» Request:
Copy, without any alteration, the lines from the one that includes "return nodes" up to and including the one that includes "obj.matrix_parent_inverse = Matrix.Identity(4)".

#### Given data

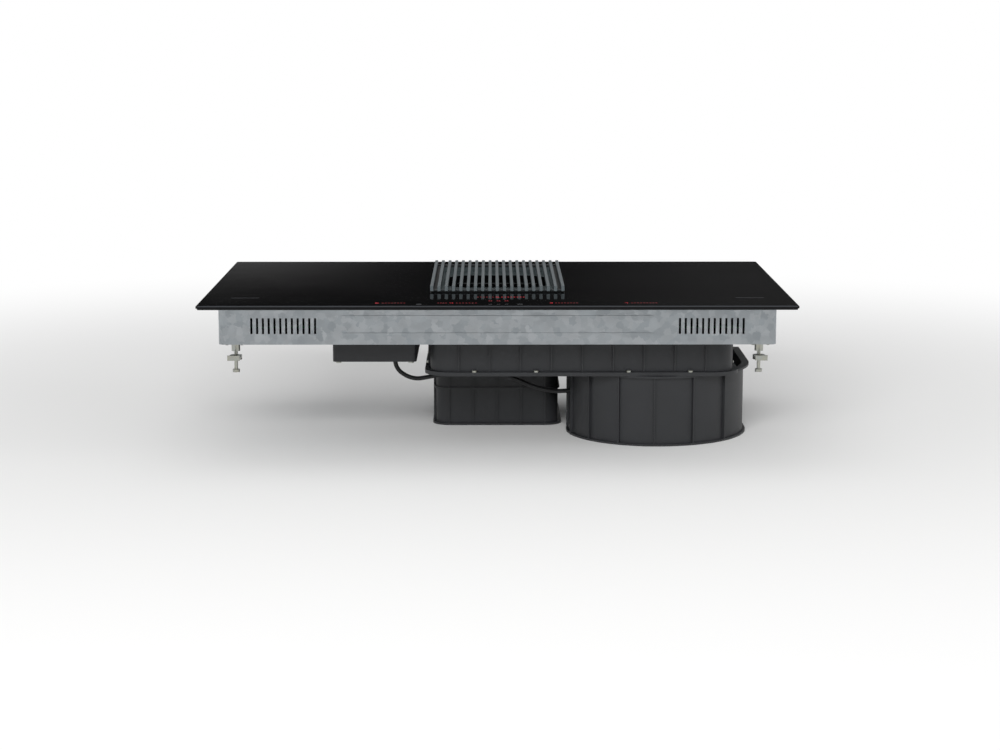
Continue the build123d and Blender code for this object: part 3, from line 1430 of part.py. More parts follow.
def housing_screws():
    """Pan-head screws: round the air box rim, and in the fan control box lid."""
    screws = []
    rim_top = deck_top_z + rim_thick
    for x, y in box_screw_spots():
        head = rod(screw_head_radius, screw_head_height, x, y, rim_top)
        screws.append(head.cut(screw_slot(x, y, rim_top + screw_head_height - screw_slot_depth)))
    low_z = control_under_z - screw_head_height
    for sx in (-1, 1):
        for sy in (-1, 1):
            x = control_x + sx * (control_width / 2 - control_screw_inset)
            y = control_y + sy * (control_depth / 2 - control_screw_inset)
            screws.append(rod(screw_head_radius, screw_head_height, x, y, low_z).cut(screw_slot(x, y, low_z)))
    return group(screws)


# ------------------------------------------------------------------------- all the nodes
def all_nodes():
    """Every sub-part by its node name."""
    nodes = {
        "glass_top": glass_top(),
        "worktop_seal": worktop_seal(),
        "glass_bond": glass_bond(),
        "vent_grille": vent_grille(),
        "grille_pads": grille_pads(),
        "vent_collar": vent_collar(),
        "filter_basket": filter_basket(),
        "filter_mesh": filter_mesh(),
        "filter_handle": filter_handle(),
        "air_shaft": air_shaft(),
        "hob_pan": hob_pan(),
        "coil_carriers": coil_carriers(),
        "ferrite_bars": ferrite_bars(),
        "coil_sensors": coil_sensors(),
        "mica_sheets": mica_sheets(),
        "coil_rails": coil_rails(),
        "coil_cushions": coil_cushions(),
        "power_board_left": power_board(-1),
        "power_board_right": power_board(1),
        "heatsinks": heatsinks(),
        "board_parts": board_parts(),
        "fan_frames": fan_frames(),
        "fan_rotor_left": fan_rotor(-1),
        "fan_rotor_right": fan_rotor(1),
        "touch_board": touch_board(),
        "touch_holder": touch_holder(),
        "light_guides": light_guides(),
        "air_box_upper": air_box_upper(),
        "air_box_lower": air_box_lower(),
        "box_gasket": box_gasket(),
        "inlet_ring": inlet_ring(),
        "scroll_tub": scroll_tub(),
        "impeller": impeller(),
        "motor_rotor": motor_rotor(),
        "motor_shaft": motor_shaft(),
        "motor_base": motor_base(),
        "motor_bearings": motor_bearings(),
        "motor_stator": motor_stator(),
        "outlet_spigot": outlet_spigot(),
        "damper_flap_upper": damper_flap(1),
        "damper_flap_lower": damper_flap(-1),
        "drip_tray": drip_tray(),
        "terminal_box": terminal_box(),
        "terminal_lid": terminal_lid(),
        "terminal_block": terminal_block(),
        "cable_gland": cable_gland(),
        "control_box": control_box(),
        "control_lid": control_lid(),
        "fan_cable": fan_cable(),
        "clamp_brackets": clamp_brackets(),
        "clamp_screws": clamp_screws(),
        "housing_screws": housing_screws(),
    }
    for name, (x, y) in zip(("front_left", "front_right", "rear_left", "rear_right"), coil_centres()):
        nodes["coil_" + name] = coil(x, y)
    for name, x, y in clamp_spots():
        nodes["clamp_arm_" + name] = clamp_arm(x, y)
    return nodes


def main():
    """Writes one STEP file for each node."""
    os.makedirs("parts", exist_ok=True)
    for name, shape in all_nodes().items():
        export_step(shape, os.path.join("parts", name + ".step"))


main()
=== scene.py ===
from math import pi, radians

import bpy
from mathutils import Matrix, Vector


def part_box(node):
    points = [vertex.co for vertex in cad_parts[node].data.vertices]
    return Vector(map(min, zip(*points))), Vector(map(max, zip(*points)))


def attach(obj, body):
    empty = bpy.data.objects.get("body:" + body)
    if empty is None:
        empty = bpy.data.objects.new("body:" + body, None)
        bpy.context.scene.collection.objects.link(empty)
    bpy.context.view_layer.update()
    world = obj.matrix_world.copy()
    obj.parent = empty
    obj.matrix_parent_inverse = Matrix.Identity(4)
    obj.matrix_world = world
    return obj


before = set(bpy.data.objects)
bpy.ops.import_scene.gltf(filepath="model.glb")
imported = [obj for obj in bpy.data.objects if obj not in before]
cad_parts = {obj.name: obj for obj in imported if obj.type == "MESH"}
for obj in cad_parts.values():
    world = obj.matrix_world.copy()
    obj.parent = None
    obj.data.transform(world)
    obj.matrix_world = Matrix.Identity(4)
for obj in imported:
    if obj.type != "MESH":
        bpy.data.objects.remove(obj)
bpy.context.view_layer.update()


# ================================================================ glass plate
# One sheet of black glass-ceramic, 4 mm thick, rolled, polished and ceramised. Its upper edge is
# ground to a 1.5 mm bevel, which catches the light as a thin grey line. It lies on the worktop
# and everything else hangs under it.
glass_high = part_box("glass_top")[1]
bevel_width = 0.0015
bevel_gap_out, bevel_gap_down = 0.00002, 0.0001
bevel_dullness = 0.33


def linear(hex_colour):
    """An sRGB hex colour as the linear values that a shader takes."""
    channels = [int(hex_colour[i:i + 2], 16) / 255 for i in (1, 3, 5)]
    return tuple(c / 12.92 if c <= 0.04045 else ((c + 0.055) / 1.055) ** 2.4
                 for c in channels) + (1.0,)


def add_node(tree, kind, settings=None, values=None, links=None):
    """Adds one shader node: its settings, its own socket values, and the sockets that feed it."""
    node = tree.nodes.new(kind)
    for name, value in (settings or {}).items():
        setattr(node, name, value)
    for name, value in (values or {}).items():
        node.inputs[name].default_value = value
    for name, socket in (links or {}).items():
        tree.links.new(socket, node.inputs[name])
    return node


def new_finish(name, colour, roughness, metallic=0.0):
    """A material with its steady values on the shader, and the piece's coordinates in metres."""
    finish = bpy.data.materials.new(name)
    finish.use_nodes = True
    tree = finish.node_tree
    shader = tree.nodes["Principled BSDF"]
    shader.inputs["Base Color"].default_value = linear(colour)
    shader.inputs["Roughness"].default_value = roughness
    shader.inputs["Metallic"].default_value = metallic
    place = add_node(tree, "ShaderNodeTexCoord").outputs["Object"]
    return finish, tree, shader, place


def feed(tree, shader, **sockets):
    """Links what varies over the surface to the shader's sockets, such as Base_Color or Normal."""
    for name, socket in sockets.items():
        tree.links.new(socket, shader.inputs[name.replace("_", " ")])


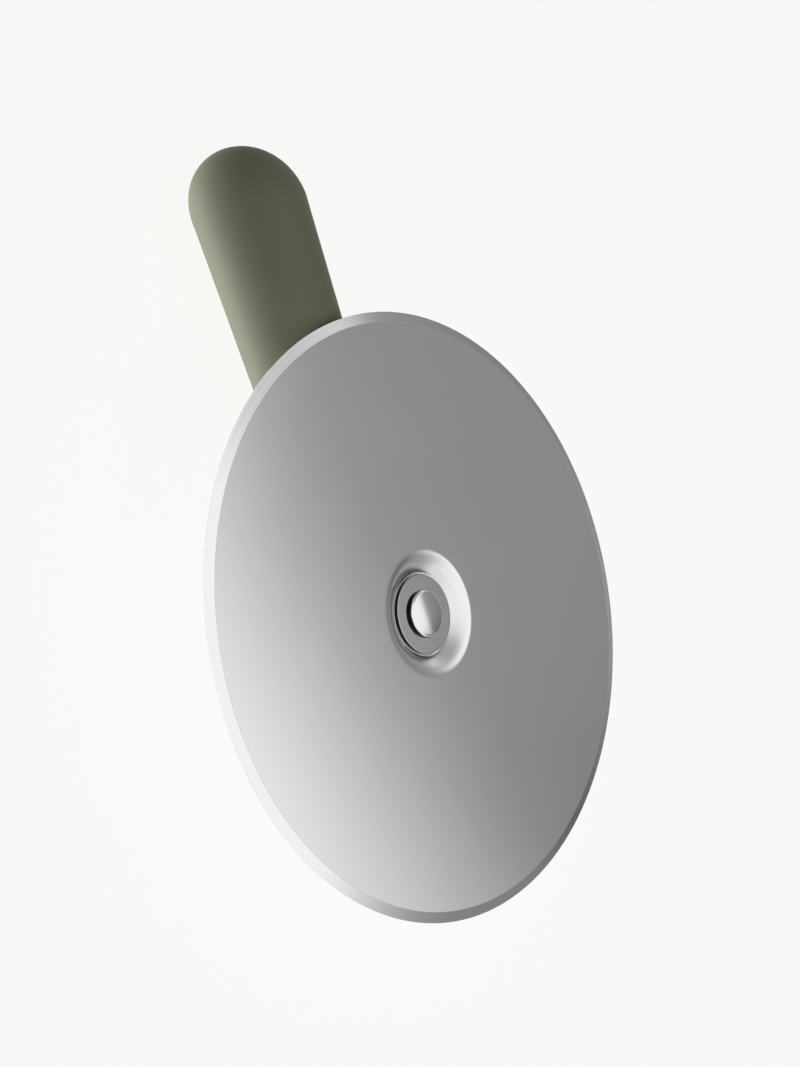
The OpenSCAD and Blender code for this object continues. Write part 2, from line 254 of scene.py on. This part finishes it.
# %% Model the ring and its sleeve, in millimetres
low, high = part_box("axle_sleeve")
ring_r = (high.y - low.y) / 2 / MM
ring_face = -1.27
ring_back = -1.96
recess_r = 4.0
recess_floor = -4.09
barrel_r = 5.4
pad_level = -5.44
spigot_r = 3.5
spigot_end = -7.04
screw_bore_r = 2.1
ring_break = 0.06
round_steps = 8

ring_section = (
    [(screw_bore_r, spigot_end), (screw_bore_r, recess_floor), (recess_r, recess_floor)]
    + [(recess_r, ring_face), (ring_r - ring_break - guard, ring_face)]
    + arc((ring_r - ring_break, ring_face - ring_break), ring_break, 90, 0, round_steps)
    + [(ring_r, ring_back), (barrel_r, ring_back), (barrel_r, pad_level)]
    + [(spigot_r, pad_level), (spigot_r, spigot_end)]
)
flanged_sleeve = turned("flanged_sleeve", ring_section)
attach(flanged_sleeve, "handle")
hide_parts("axle_sleeve")

# %% [markdown]
# ## The cap
#
# A small polished cap hides the screw. It is a shallow part of a sphere with a rounded shoulder and
# a straight side that stands on the ring, and a plug below holds it in the sleeve. A sphere
# primitive has its rows of faces in the wrong places for so shallow a dome, so the dome is an arc
# in the section too, dense enough to mirror the studio without facets.

# %% Model the cap, in millimetres
low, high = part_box("cap")
cap_r = (high.y - low.y) / 2 / MM
cap_side = 0.85
cap_rise = 0.35
cap_shoulder = 0.7
# The outer rim of the cap, this wide, is painted black, a painted dark reflection.
cap_painted_black_rim = 0.12
plug_r = recess_r
plug_len = 0.8
dome_steps = 28

cap_edge = ring_face + cap_side
cap_painted_black_from = cap_r - cap_painted_black_rim
dome_r = (cap_r**2 + cap_rise**2) / (2 * cap_rise)
dome_centre = cap_edge + cap_rise - dome_r
round_r = cap_r - cap_shoulder
round_level = dome_centre + math.sqrt((dome_r - cap_shoulder) ** 2 - round_r**2)
edge_angle = math.degrees(math.atan2(round_level - dome_centre, round_r))

cap_section = (
    arc((0, dome_centre), dome_r, 90, edge_angle, dome_steps)
    + arc((round_r, round_level), cap_shoulder, edge_angle, 0, round_steps)[1:]
    + [(cap_r, ring_face), (plug_r, ring_face), (plug_r, ring_face - plug_len), (0, ring_face - plug_len)]
)
domed_cap = turned("domed_cap", cap_section)
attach(domed_cap, "handle")
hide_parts("cap")

# %% [markdown]
# ## The handle's skin
#
# The handle is a round bar that grows thicker towards its far end, where it closes in a dome
# that leans back a little. It could be spun like the wheel, but the lean would be lost, so a
# circle is extruded from station to station instead and resized at each one. Solidify then gives
# it the thickness of the moulded skin, and a boolean cuts the round relief that clears the dish
# and the hole for the collar of the hard core.

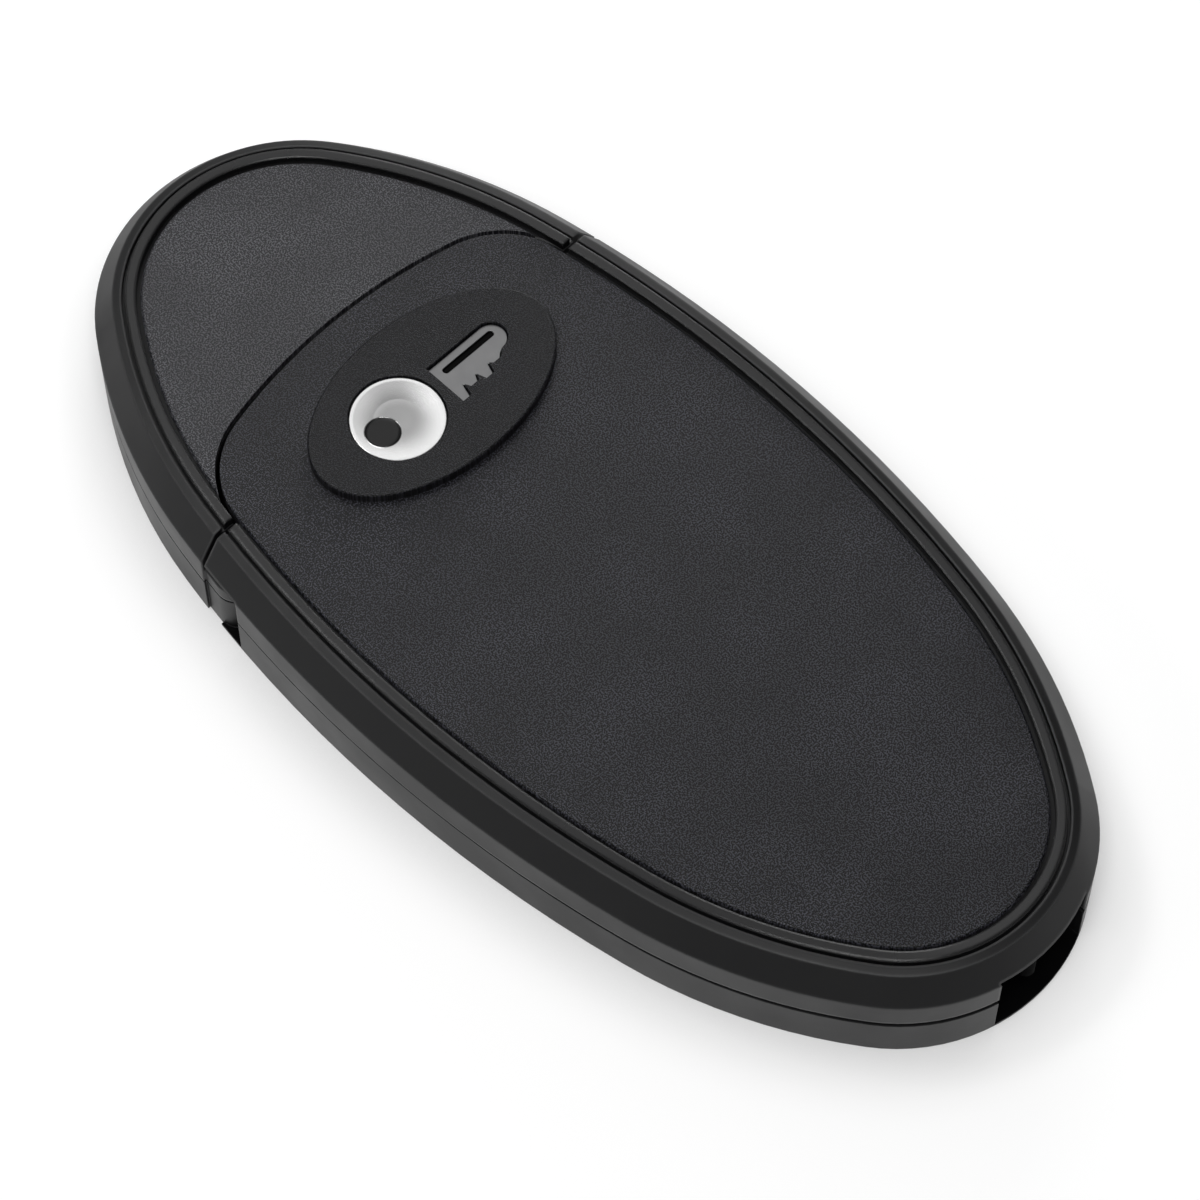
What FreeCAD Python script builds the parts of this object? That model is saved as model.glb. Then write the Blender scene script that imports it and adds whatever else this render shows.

########

» Response:
    return nodes


def main():
    """Writes one STEP file for each node."""
    os.makedirs("parts", exist_ok=True)
    for name, shape in all_nodes().items():
        export_step(shape, os.path.join("parts", name + ".step"))


main()
=== scene.py ===
from math import pi, radians

import bpy
from mathutils import Matrix, Vector


def part_box(node):
    points = [vertex.co for vertex in cad_parts[node].data.vertices]
    return Vector(map(min, zip(*points))), Vector(map(max, zip(*points)))


def attach(obj, body):
    empty = bpy.data.objects.get("body:" + body)
    if empty is None:
        empty = bpy.data.objects.new("body:" + body, None)
        bpy.context.scene.collection.objects.link(empty)
    bpy.context.view_layer.update()
    world = obj.matrix_world.copy()
    obj.parent = empty
    obj.matrix_parent_inverse = Matrix.Identity(4)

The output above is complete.